*WHAT TO DO*: Please write out the complete listing that follows, exactly as it reads.

*DATASET EXTRACT*:
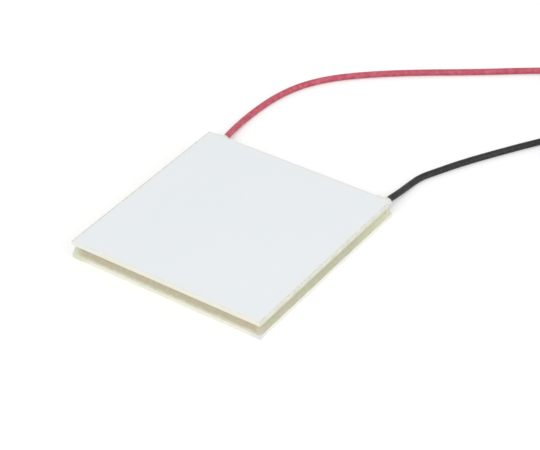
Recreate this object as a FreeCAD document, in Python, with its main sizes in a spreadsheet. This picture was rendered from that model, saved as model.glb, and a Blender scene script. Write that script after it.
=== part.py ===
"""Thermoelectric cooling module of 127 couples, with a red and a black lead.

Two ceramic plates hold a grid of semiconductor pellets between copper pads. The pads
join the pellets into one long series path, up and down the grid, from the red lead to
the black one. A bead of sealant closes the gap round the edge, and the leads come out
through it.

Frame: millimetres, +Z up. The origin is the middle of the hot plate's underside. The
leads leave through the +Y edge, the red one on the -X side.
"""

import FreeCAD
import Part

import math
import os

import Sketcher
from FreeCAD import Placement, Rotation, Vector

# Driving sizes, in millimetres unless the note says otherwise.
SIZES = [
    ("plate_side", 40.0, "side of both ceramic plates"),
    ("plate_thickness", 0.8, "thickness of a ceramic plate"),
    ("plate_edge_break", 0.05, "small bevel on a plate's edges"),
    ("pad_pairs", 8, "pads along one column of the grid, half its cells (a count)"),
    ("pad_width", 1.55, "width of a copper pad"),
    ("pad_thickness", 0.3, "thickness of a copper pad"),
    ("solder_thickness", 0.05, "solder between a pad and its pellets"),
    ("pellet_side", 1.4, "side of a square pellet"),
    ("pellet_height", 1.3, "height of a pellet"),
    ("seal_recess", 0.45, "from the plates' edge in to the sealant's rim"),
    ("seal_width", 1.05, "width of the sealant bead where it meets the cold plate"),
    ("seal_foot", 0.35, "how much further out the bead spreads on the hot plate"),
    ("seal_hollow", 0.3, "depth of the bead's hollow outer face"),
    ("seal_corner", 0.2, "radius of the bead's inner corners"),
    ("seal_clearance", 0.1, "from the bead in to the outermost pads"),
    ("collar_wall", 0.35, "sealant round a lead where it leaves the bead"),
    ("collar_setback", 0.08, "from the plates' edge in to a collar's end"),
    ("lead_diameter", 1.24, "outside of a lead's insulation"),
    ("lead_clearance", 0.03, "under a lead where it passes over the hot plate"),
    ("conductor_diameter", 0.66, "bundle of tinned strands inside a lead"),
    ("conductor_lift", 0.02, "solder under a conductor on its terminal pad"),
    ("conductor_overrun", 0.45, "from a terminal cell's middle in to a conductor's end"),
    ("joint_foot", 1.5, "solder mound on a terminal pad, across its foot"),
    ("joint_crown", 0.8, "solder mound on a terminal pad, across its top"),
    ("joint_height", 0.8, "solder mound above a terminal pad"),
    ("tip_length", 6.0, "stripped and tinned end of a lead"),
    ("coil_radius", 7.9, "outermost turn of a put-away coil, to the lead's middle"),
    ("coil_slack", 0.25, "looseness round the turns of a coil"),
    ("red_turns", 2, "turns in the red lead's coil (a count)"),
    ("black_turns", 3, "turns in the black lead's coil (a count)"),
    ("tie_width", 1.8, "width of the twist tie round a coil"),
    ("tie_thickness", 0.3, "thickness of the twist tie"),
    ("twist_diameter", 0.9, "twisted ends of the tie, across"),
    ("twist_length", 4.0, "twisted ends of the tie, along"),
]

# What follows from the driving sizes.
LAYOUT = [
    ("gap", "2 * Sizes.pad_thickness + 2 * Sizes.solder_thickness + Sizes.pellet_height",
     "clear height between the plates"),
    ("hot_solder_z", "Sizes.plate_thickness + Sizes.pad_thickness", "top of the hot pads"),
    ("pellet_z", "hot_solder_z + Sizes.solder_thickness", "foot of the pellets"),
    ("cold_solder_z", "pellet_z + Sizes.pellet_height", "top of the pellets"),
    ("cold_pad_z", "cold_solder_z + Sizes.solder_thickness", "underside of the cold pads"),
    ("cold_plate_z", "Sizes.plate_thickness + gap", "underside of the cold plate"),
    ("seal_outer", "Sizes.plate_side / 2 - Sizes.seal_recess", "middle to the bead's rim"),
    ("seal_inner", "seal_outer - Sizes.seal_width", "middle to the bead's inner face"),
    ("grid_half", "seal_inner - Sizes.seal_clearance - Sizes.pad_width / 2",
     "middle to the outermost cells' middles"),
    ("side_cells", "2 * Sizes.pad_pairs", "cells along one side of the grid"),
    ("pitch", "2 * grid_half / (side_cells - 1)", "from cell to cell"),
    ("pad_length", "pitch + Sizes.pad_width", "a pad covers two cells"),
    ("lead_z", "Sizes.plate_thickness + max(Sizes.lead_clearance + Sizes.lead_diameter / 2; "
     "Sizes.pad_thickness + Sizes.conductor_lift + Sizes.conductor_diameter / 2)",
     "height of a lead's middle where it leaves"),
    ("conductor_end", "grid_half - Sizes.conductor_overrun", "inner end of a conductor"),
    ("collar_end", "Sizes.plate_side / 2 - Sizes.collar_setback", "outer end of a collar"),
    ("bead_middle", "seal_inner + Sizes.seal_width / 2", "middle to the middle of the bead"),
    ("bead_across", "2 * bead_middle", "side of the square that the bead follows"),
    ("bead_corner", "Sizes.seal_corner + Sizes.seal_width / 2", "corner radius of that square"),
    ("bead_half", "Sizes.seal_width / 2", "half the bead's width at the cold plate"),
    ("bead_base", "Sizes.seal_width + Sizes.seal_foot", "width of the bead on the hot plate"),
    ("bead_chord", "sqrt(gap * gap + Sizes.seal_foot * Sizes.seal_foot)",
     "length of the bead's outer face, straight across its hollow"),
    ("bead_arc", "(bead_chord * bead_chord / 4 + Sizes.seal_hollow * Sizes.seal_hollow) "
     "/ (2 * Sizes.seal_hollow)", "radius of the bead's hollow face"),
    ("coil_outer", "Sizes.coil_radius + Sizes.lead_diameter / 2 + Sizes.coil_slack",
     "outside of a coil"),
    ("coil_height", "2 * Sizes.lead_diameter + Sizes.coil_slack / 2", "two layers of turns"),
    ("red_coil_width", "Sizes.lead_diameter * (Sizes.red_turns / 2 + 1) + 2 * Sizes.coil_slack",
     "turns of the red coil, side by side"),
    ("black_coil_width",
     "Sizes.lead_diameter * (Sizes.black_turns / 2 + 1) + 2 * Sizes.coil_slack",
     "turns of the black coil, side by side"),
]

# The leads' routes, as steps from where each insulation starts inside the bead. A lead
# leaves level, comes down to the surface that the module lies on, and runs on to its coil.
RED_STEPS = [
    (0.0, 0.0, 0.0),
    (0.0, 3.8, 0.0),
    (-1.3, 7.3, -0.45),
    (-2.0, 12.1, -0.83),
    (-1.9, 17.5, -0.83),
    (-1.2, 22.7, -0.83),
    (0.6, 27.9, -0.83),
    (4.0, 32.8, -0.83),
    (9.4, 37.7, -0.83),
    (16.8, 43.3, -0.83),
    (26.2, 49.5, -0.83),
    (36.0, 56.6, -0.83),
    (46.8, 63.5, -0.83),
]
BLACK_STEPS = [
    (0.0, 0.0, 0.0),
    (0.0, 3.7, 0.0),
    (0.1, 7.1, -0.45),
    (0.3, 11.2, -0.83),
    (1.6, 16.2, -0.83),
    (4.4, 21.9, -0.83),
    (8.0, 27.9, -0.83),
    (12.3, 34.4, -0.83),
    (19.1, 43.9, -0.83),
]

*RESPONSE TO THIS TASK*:
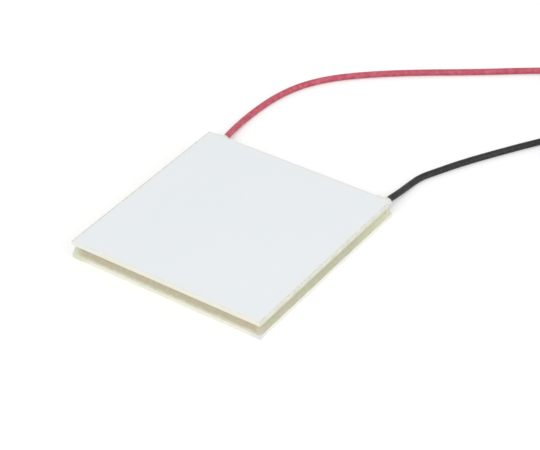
Recreate this object as a FreeCAD document, in Python, with its main sizes in a spreadsheet. This picture was rendered from that model, saved as model.glb, and a Blender scene script. Write that script after it.
=== part.py ===
"""Thermoelectric cooling module of 127 couples, with a red and a black lead.

Two ceramic plates hold a grid of semiconductor pellets between copper pads. The pads
join the pellets into one long series path, up and down the grid, from the red lead to
the black one. A bead of sealant closes the gap round the edge, and the leads come out
through it.

Frame: millimetres, +Z up. The origin is the middle of the hot plate's underside. The
leads leave through the +Y edge, the red one on the -X side.
"""

import FreeCAD
import Part

import math
import os

import Sketcher
from FreeCAD import Placement, Rotation, Vector

# Driving sizes, in millimetres unless the note says otherwise.
SIZES = [
    ("plate_side", 40.0, "side of both ceramic plates"),
    ("plate_thickness", 0.8, "thickness of a ceramic plate"),
    ("plate_edge_break", 0.05, "small bevel on a plate's edges"),
    ("pad_pairs", 8, "pads along one column of the grid, half its cells (a count)"),
    ("pad_width", 1.55, "width of a copper pad"),
    ("pad_thickness", 0.3, "thickness of a copper pad"),
    ("solder_thickness", 0.05, "solder between a pad and its pellets"),
    ("pellet_side", 1.4, "side of a square pellet"),
    ("pellet_height", 1.3, "height of a pellet"),
    ("seal_recess", 0.45, "from the plates' edge in to the sealant's rim"),
    ("seal_width", 1.05, "width of the sealant bead where it meets the cold plate"),
    ("seal_foot", 0.35, "how much further out the bead spreads on the hot plate"),
    ("seal_hollow", 0.3, "depth of the bead's hollow outer face"),
    ("seal_corner", 0.2, "radius of the bead's inner corners"),
    ("seal_clearance", 0.1, "from the bead in to the outermost pads"),
    ("collar_wall", 0.35, "sealant round a lead where it leaves the bead"),
    ("collar_setback", 0.08, "from the plates' edge in to a collar's end"),
    ("lead_diameter", 1.24, "outside of a lead's insulation"),
    ("lead_clearance", 0.03, "under a lead where it passes over the hot plate"),
    ("conductor_diameter", 0.66, "bundle of tinned strands inside a lead"),
    ("conductor_lift", 0.02, "solder under a conductor on its terminal pad"),
    ("conductor_overrun", 0.45, "from a terminal cell's middle in to a conductor's end"),
    ("joint_foot", 1.5, "solder mound on a terminal pad, across its foot"),
    ("joint_crown", 0.8, "solder mound on a terminal pad, across its top"),
    ("joint_height", 0.8, "solder mound above a terminal pad"),
    ("tip_length", 6.0, "stripped and tinned end of a lead"),
    ("coil_radius", 7.9, "outermost turn of a put-away coil, to the lead's middle"),
    ("coil_slack", 0.25, "looseness round the turns of a coil"),
    ("red_turns", 2, "turns in the red lead's coil (a count)"),
    ("black_turns", 3, "turns in the black lead's coil (a count)"),
    ("tie_width", 1.8, "width of the twist tie round a coil"),
    ("tie_thickness", 0.3, "thickness of the twist tie"),
    ("twist_diameter", 0.9, "twisted ends of the tie, across"),
    ("twist_length", 4.0, "twisted ends of the tie, along"),
]

# What follows from the driving sizes.
LAYOUT = [
    ("gap", "2 * Sizes.pad_thickness + 2 * Sizes.solder_thickness + Sizes.pellet_height",
     "clear height between the plates"),
    ("hot_solder_z", "Sizes.plate_thickness + Sizes.pad_thickness", "top of the hot pads"),
    ("pellet_z", "hot_solder_z + Sizes.solder_thickness", "foot of the pellets"),
    ("cold_solder_z", "pellet_z + Sizes.pellet_height", "top of the pellets"),
    ("cold_pad_z", "cold_solder_z + Sizes.solder_thickness", "underside of the cold pads"),
    ("cold_plate_z", "Sizes.plate_thickness + gap", "underside of the cold plate"),
    ("seal_outer", "Sizes.plate_side / 2 - Sizes.seal_recess", "middle to the bead's rim"),
    ("seal_inner", "seal_outer - Sizes.seal_width", "middle to the bead's inner face"),
    ("grid_half", "seal_inner - Sizes.seal_clearance - Sizes.pad_width / 2",
     "middle to the outermost cells' middles"),
    ("side_cells", "2 * Sizes.pad_pairs", "cells along one side of the grid"),
    ("pitch", "2 * grid_half / (side_cells - 1)", "from cell to cell"),
    ("pad_length", "pitch + Sizes.pad_width", "a pad covers two cells"),
    ("lead_z", "Sizes.plate_thickness + max(Sizes.lead_clearance + Sizes.lead_diameter / 2; "
     "Sizes.pad_thickness + Sizes.conductor_lift + Sizes.conductor_diameter / 2)",
     "height of a lead's middle where it leaves"),
    ("conductor_end", "grid_half - Sizes.conductor_overrun", "inner end of a conductor"),
    ("collar_end", "Sizes.plate_side / 2 - Sizes.collar_setback", "outer end of a collar"),
    ("bead_middle", "seal_inner + Sizes.seal_width / 2", "middle to the middle of the bead"),
    ("bead_across", "2 * bead_middle", "side of the square that the bead follows"),
    ("bead_corner", "Sizes.seal_corner + Sizes.seal_width / 2", "corner radius of that square"),
    ("bead_half", "Sizes.seal_width / 2", "half the bead's width at the cold plate"),
    ("bead_base", "Sizes.seal_width + Sizes.seal_foot", "width of the bead on the hot plate"),
    ("bead_chord", "sqrt(gap * gap + Sizes.seal_foot * Sizes.seal_foot)",
     "length of the bead's outer face, straight across its hollow"),
    ("bead_arc", "(bead_chord * bead_chord / 4 + Sizes.seal_hollow * Sizes.seal_hollow) "
     "/ (2 * Sizes.seal_hollow)", "radius of the bead's hollow face"),
    ("coil_outer", "Sizes.coil_radius + Sizes.lead_diameter / 2 + Sizes.coil_slack",
     "outside of a coil"),
    ("coil_height", "2 * Sizes.lead_diameter + Sizes.coil_slack / 2", "two layers of turns"),
    ("red_coil_width", "Sizes.lead_diameter * (Sizes.red_turns / 2 + 1) + 2 * Sizes.coil_slack",
     "turns of the red coil, side by side"),
    ("black_coil_width",
     "Sizes.lead_diameter * (Sizes.black_turns / 2 + 1) + 2 * Sizes.coil_slack",
     "turns of the black coil, side by side"),
]

# The leads' routes, as steps from where each insulation starts inside the bead. A lead
# leaves level, comes down to the surface that the module lies on, and runs on to its coil.
RED_STEPS = [
    (0.0, 0.0, 0.0),
    (0.0, 3.8, 0.0),
    (-1.3, 7.3, -0.45),
    (-2.0, 12.1, -0.83),
    (-1.9, 17.5, -0.83),
    (-1.2, 22.7, -0.83),
    (0.6, 27.9, -0.83),
    (4.0, 32.8, -0.83),
    (9.4, 37.7, -0.83),
    (16.8, 43.3, -0.83),
    (26.2, 49.5, -0.83),
    (36.0, 56.6, -0.83),
    (46.8, 63.5, -0.83),
]
BLACK_STEPS = [
    (0.0, 0.0, 0.0),
    (0.0, 3.7, 0.0),
    (0.1, 7.1, -0.45),
    (0.3, 11.2, -0.83),
    (1.6, 16.2, -0.83),
    (4.4, 21.9, -0.83),
    (8.0, 27.9, -0.83),
    (12.3, 34.4, -0.83),
    (19.1, 43.9, -0.83),
]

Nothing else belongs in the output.